→ WORK INSTRUCTIONS: Select all lines in the records that include "where".

Object data in JSON:

----

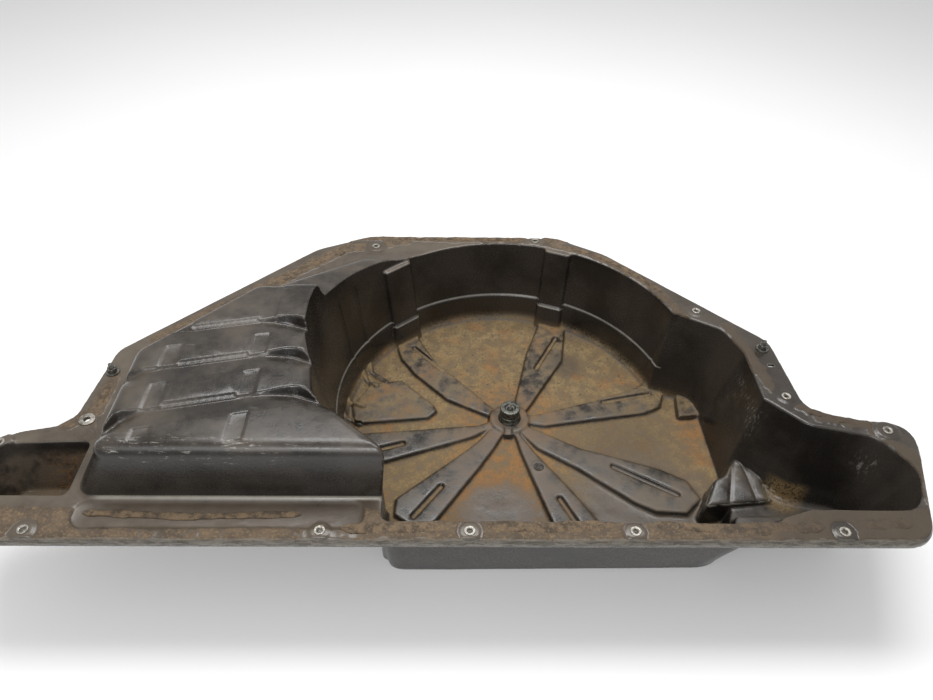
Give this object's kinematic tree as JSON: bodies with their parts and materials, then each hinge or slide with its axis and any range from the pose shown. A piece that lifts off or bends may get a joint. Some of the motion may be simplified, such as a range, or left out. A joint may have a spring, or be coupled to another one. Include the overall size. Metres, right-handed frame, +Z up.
{
  "type": "spare wheel well tub",
  "caption": "Moulded boot-floor tub with a round spare-wheel well, ribbed floor, hold-down post, raised platform, side pockets and a bolt-down flange.",
  "frame": {"origin": "centre of the bounding box, on the surface that the flat underside of the wheel well stands on", "axes": "+X to the right of a person at the straight front edge, +Y from the front edge to the back, +Z up out of the well"},
  "size_m": [1.5454, 0.79, 0.3],
  "materials": {
    "moulded_plastic": "satin black glass-filled moulding, dusty, scuffed and stained",
    "dark_steel": "dull dark plated steel",
    "zinc_steel": "dull zinc plate with light corrosion",
    "rubber": "matte",
    "sealant": "dry, dirty, crumbling"
  },
  "bodies": {
    "root": {"tub_shell": "moulded_plastic", "hold_down_post": "dark_steel", "post_thread_insert": "zinc_steel", "post_washer": "zinc_steel", "post_nut": "zinc_steel", "sleeve_front_far_left": "zinc_steel", "sleeve_front_left": "zinc_steel", "sleeve_front_centre": "zinc_steel", "sleeve_front_right": "zinc_steel", "sleeve_front_far_right": "zinc_steel", "sleeve_right_lobe": "zinc_steel", "sleeve_left_lobe": "zinc_steel", "sleeve_right_neck": "zinc_steel", "sleeve_right_diagonal": "zinc_steel", "sleeve_back_left": "zinc_steel", "sleeve_back_right": "zinc_steel", "locating_stud_left": "dark_steel", "locating_stud_right": "dark_steel", "stud_nut_left": "dark_steel", "stud_nut_right": "dark_steel", "shoulder_washer": "zinc_steel", "blanking_plug": "rubber", "sealant_front_left": "sealant", "sealant_front_mid_left": "sealant", "sealant_front_mid_right": "sealant", "sealant_front_right": "sealant", "sealant_front_corner": "sealant", "sealant_left_front": "sealant", "sealant_right_neck": "sealant", "sealant_right_diagonal": "sealant", "sealant_back": "sealant", "sealant_left_diagonal": "sealant", "sealant_left_neck": "sealant"}
  },
  "joints": []
}
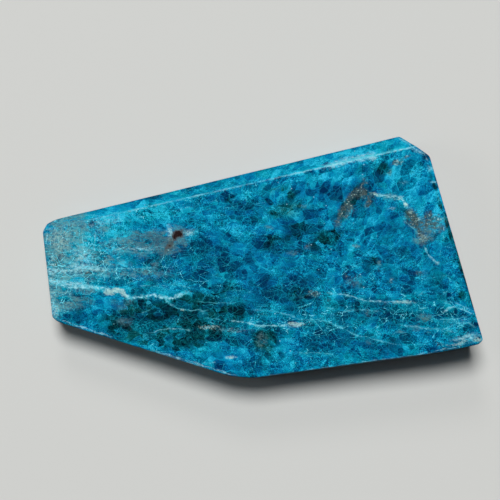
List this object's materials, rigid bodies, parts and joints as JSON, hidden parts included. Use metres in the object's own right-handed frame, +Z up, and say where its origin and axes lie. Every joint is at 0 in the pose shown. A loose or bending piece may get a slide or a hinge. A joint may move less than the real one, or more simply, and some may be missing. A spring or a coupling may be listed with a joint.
{
  "type": "blue apatite slab",
  "caption": "Polished freeform slab of blue apatite with a wide bevel along its far edge, lying on its flat underside.",
  "frame": {"origin": "on the ground under the middle of the slab's bounding box, in the plane of the flat underside", "axes": "+X along the slab towards its wide, thick end; +Y across the slab towards the edge with the wide bevel; +Z up, out of the polished top face"},
  "size_m": [0.0776, 0.0452, 0.0104],
  "materials": {
    "polished_apatite": "gloss"
  },
  "bodies": {
    "root": {"apatite_slab": "polished_apatite"}
  },
  "joints": []
}
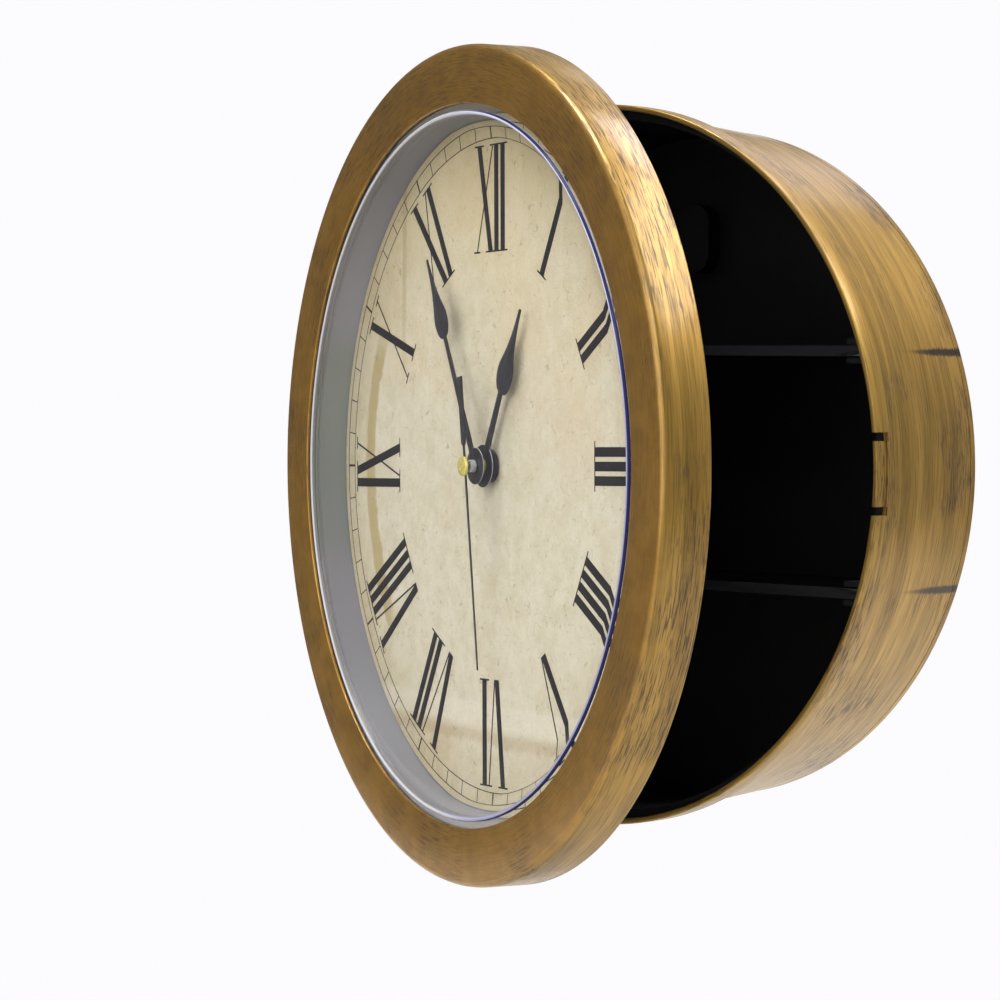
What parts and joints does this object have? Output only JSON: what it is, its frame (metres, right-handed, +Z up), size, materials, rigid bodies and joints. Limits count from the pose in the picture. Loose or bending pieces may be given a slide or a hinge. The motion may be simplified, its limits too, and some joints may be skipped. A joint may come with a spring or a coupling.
{
  "type": "clock diversion safe",
  "caption": "Round wall clock whose hinged dial door swings open on a shallow drum with two shelves for hiding small valuables.",
  "frame": {"origin": "centre of the back cover's rear face, which rests on the wall", "axes": "+Y into the wall, so the dial faces -Y when the door is shut, and +Z up"},
  "size_m": [0.241, 0.1415, 0.25],
  "materials": {
    "antique_gold": "metallic antique-gold paint with brushed brown patina",
    "black_plastic": "glossy black moulding",
    "grey_plastic": "satin light grey moulding",
    "clear_lens": "clear, polished, bevelled edge",
    "printed_paper": "printed aged cream, matt",
    "steel": "plain zinc-plated steel",
    "rubber": "matt black rubber",
    "brass": "polished brass",
    "black_enamel": "black slate enamel on thin aluminium",
    "cell_label": "plain plastic-film label on a steel can"
  },
  "bodies": {
    "case": {"case_drum": "antique_gold", "back_cover": "black_plastic", "upper_shelf": "black_plastic", "lower_shelf": "black_plastic", "hinge_pin": "steel", "cover_screw_1": "steel", "cover_screw_2": "steel", "cover_screw_3": "steel", "cover_screw_4": "steel"},
    "door": {"door_bezel": "antique_gold", "lens": "clear_lens", "dial_cup": "grey_plastic", "dial_face": "printed_paper", "movement_case": "black_plastic", "movement_gasket": "rubber", "threaded_bush": "brass", "fixing_nut": "black_enamel", "battery_cell": "cell_label", "battery_spring": "steel", "battery_plate": "steel", "cup_screw_1": "steel", "cup_screw_2": "steel", "cup_screw_3": "steel", "cup_screw_4": "steel"},
    "hour": {"hour_hand": "black_enamel", "hour_tube": "brass"},
    "minute": {"minute_hand": "black_enamel", "minute_arbor": "steel", "minute_nut": "steel"},
    "second": {"second_hand": "black_enamel", "second_arbor": "steel", "second_cap": "brass"},
    "knob": {"setting_knob": "grey_plastic"}
  },
  "joints": [
    {"name": "door_hinge", "type": "hinge", "parent": "case", "child": "door", "pos_m": [-0.122, -0.0475, 0], "axis": [0, 0, -1], "range_deg": [-18.7, 91.3]},
    {"name": "hour_turn", "type": "hinge", "parent": "door", "child": "hour", "pos_m": [-0.00737, -0.08936, 0], "axis": [0.3206, 0.9472, 0], "continuous": true},
    {"name": "minute_turn", "type": "hinge", "parent": "door", "child": "minute", "pos_m": [-0.00737, -0.08936, 0], "axis": [0.3206, 0.9472, 0], "continuous": true},
    {"name": "second_turn", "type": "hinge", "parent": "door", "child": "second", "pos_m": [-0.00737, -0.08936, 0], "axis": [0.3206, 0.9472, 0], "continuous": true},
    {"name": "knob_turn", "type": "hinge", "parent": "door", "child": "knob", "pos_m": [-0.00147, -0.07193, 0.015], "axis": [0.3206, 0.9472, 0], "continuous": true}
  ],
  "couplings": [
    {"joint": "hour_turn", "follows": "minute_turn", "ratio": 0.083333},
    {"joint": "knob_turn", "follows": "minute_turn", "ratio": 1}
  ]
}
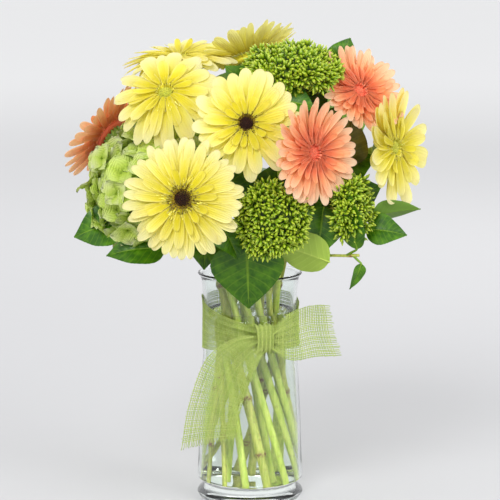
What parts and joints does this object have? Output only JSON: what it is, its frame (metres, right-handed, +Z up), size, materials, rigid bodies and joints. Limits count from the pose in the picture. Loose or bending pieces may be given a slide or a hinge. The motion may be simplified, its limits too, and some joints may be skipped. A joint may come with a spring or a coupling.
{
  "type": "gerbera bouquet in a glass vase",
  "caption": "Hand-tied gerberas, green hydrangeas and salal leaves standing in a clear glass vase of water, with a burlap ribbon knotted round its neck.",
  "frame": {"origin": "centre of the vase's flat underside", "axes": "+Z up along the vase's axis, -Y towards the front where the ribbon is knotted, +X to the right seen from the front"},
  "size_m": [0.3269, 0.2666, 0.433],
  "materials": {
    "glass": "gloss",
    "water": "gloss",
    "burlap": "matte",
    "yellow_petal": "satin",
    "coral_petal": "satin",
    "dark_eye": "matte",
    "green_eye": "matte",
    "coral_eye": "matte",
    "gerbera_stem": "satin",
    "woody_stem": "matte",
    "pale_floret": "satin",
    "lime_bud": "satin",
    "leaf": "satin"
  },
  "bodies": {
    "root": {"coral_gerbera_1_eye": "coral_eye", "coral_gerbera_1_petals": "coral_petal", "coral_gerbera_1_stem": "gerbera_stem", "coral_gerbera_2_eye": "coral_eye", "coral_gerbera_2_petals": "coral_petal", "coral_gerbera_2_stem": "gerbera_stem", "coral_gerbera_3_eye": "coral_eye", "coral_gerbera_3_petals": "coral_petal", "coral_gerbera_3_stem": "gerbera_stem", "hydrangea_head": "pale_floret", "hydrangea_stem": "woody_stem", "leaf_back_1": "leaf", "leaf_back_2": "leaf", "leaf_back_3": "leaf", "leaf_back_4": "leaf", "leaf_back_5": "leaf", "leaf_back_6": "leaf", "leaf_front": "leaf", "leaf_front_left": "leaf", "leaf_left": "leaf", "leaf_left_low": "leaf", "leaf_middle_right": "leaf", "leaf_right_dark": "leaf", "leaf_right_lower": "leaf", "leaf_right_pale": "leaf", "leaf_right_upper": "leaf", "leaf_top_right": "leaf", "leaf_twig_down": "leaf", "leaf_twig_up": "leaf", "leaf_under_top": "leaf", "mini_hydrangea_1_head": "lime_bud", "mini_hydrangea_1_stem": "woody_stem", "mini_hydrangea_2_head": "lime_bud", "mini_hydrangea_2_stem": "woody_stem", "mini_hydrangea_3_head": "lime_bud", "mini_hydrangea_3_stem": "woody_stem", "ribbon": "burlap", "salal_stem_back_left": "woody_stem", "salal_stem_back_right": "woody_stem", "salal_twig_right": "woody_stem", "vase": "glass", "water": "water", "yellow_gerbera_1_eye": "dark_eye", "yellow_gerbera_1_petals": "yellow_petal", "yellow_gerbera_1_stem": "gerbera_stem", "yellow_gerbera_2_eye": "dark_eye", "yellow_gerbera_2_petals": "yellow_petal", "yellow_gerbera_2_stem": "gerbera_stem", "yellow_gerbera_3_eye": "green_eye", "yellow_gerbera_3_petals": "yellow_petal", "yellow_gerbera_3_stem": "gerbera_stem", "yellow_gerbera_4_eye": "green_eye", "yellow_gerbera_4_petals": "yellow_petal", "yellow_gerbera_4_stem": "gerbera_stem", "yellow_gerbera_5_eye": "green_eye", "yellow_gerbera_5_petals": "yellow_petal", "yellow_gerbera_5_stem": "gerbera_stem", "yellow_gerbera_6_eye": "green_eye", "yellow_gerbera_6_petals": "yellow_petal", "yellow_gerbera_6_stem": "gerbera_stem"}
  },
  "joints": []
}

----

→ SOLUTION TO THIS EXERCISE:
List this object's materials, rigid bodies, parts and joints as JSON, hidden parts included. Use metres in the object's own right-handed frame, +Z up, and say where its origin and axes lie. Every joint is at 0 in the pose shown. A loose or bending piece may get a slide or a hinge. A joint may move less than the real one, or more simply, and some may be missing. A spring or a coupling may be listed with a joint.
  "frame": {"origin": "centre of the vase's flat underside", "axes": "+Z up along the vase's axis, -Y towards the front where the ribbon is knotted, +X to the right seen from the front"},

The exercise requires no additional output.